My boyfriend means the world to me. But sometimes he treats me disrespectfully. But I love him more than anything in the world so I put up with it. He doesn't show me he loves me, he only says it. I've asked him why he couldn't explain his feelings clearer, but he says its not him. Sometimes, I get paranoid that he's lost interest. But he claims that I am the one? So all I do is cry because I'm so in love, so confused, and thinking I deserve better sometimes. How do I get over this?
It's totally fine to cry over loving someone, unless it's because he hurt you (which happens often, but it's not like it's normal or healthy in a good relationship). My boyfriend tells me how he feels all the time, but his actions don't always show it as much. When I feel that way, I say to him "I know you feel ____, but show me. Don't tell me." and the next time he tries, I interrupt him doing the same thing. Asking him to show me and not tell me. It works for him, you might want to give it a shot :)

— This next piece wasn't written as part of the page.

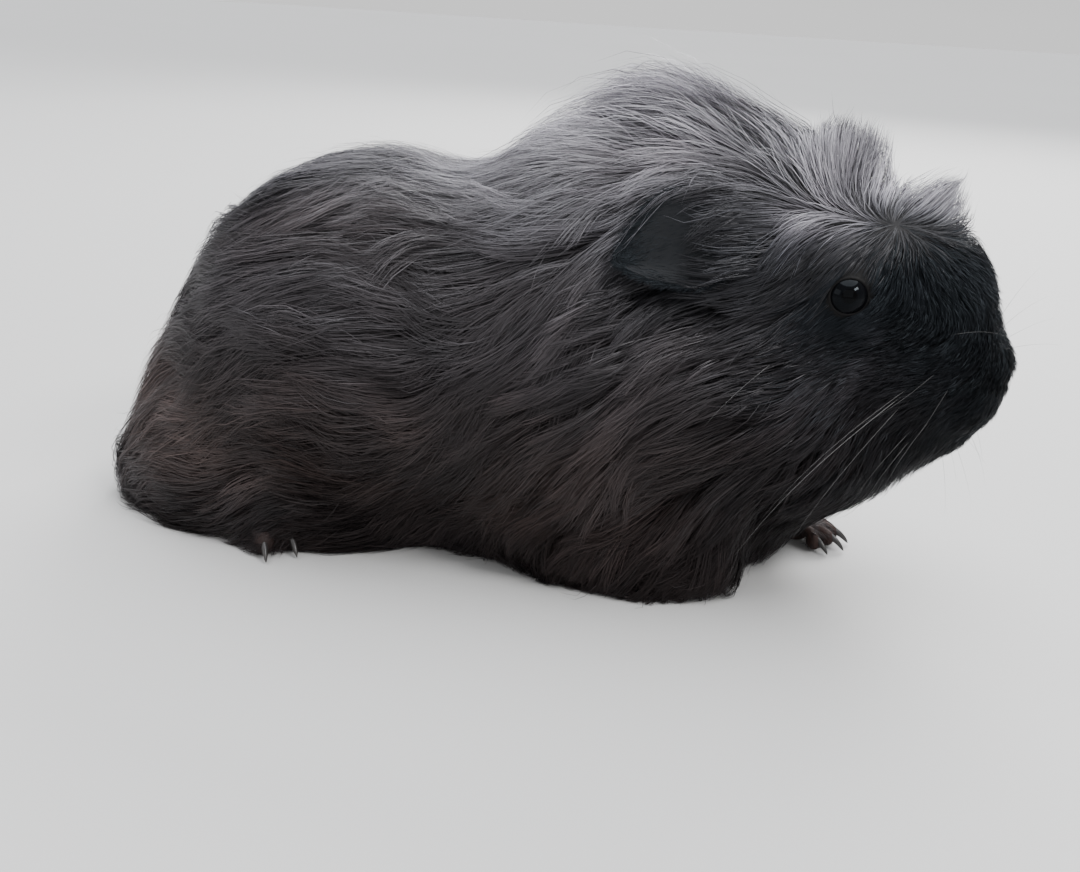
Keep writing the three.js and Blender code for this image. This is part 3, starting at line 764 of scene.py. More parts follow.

I think it's normal to cry because you love someone - both my boyfriend and I have cried because of our love. Sometimes emotions are just overwhelming like that, though it's more likely to occur in women than in men since we're so susceptible to emotion. However, it sounds like some of your crying isn't just due to loving him but because of the disrespect and lack of affection he gives you. That isn't the same thing - if that's the reason you're crying, then you need to rethink your relationship with this man and figure out if you can live with that disrespect and lack of affection for the rest of your life. If you can't (I know I couldn't), then you'll need to seriously consider breaking it off now in order to save yourself a lot of pain.
Yes its normal but I don't think you should suffer for someone that doesn't love you.You should think about yourelf more than him as he doesn't really appreciate you like how you do.Its not wrong to cry but there is a limit for us to move on and start a new life after dissapoinment.
no that's not normal. someone you love shouldn't be the one making you cry. he's not making you happy. do you relaly want that?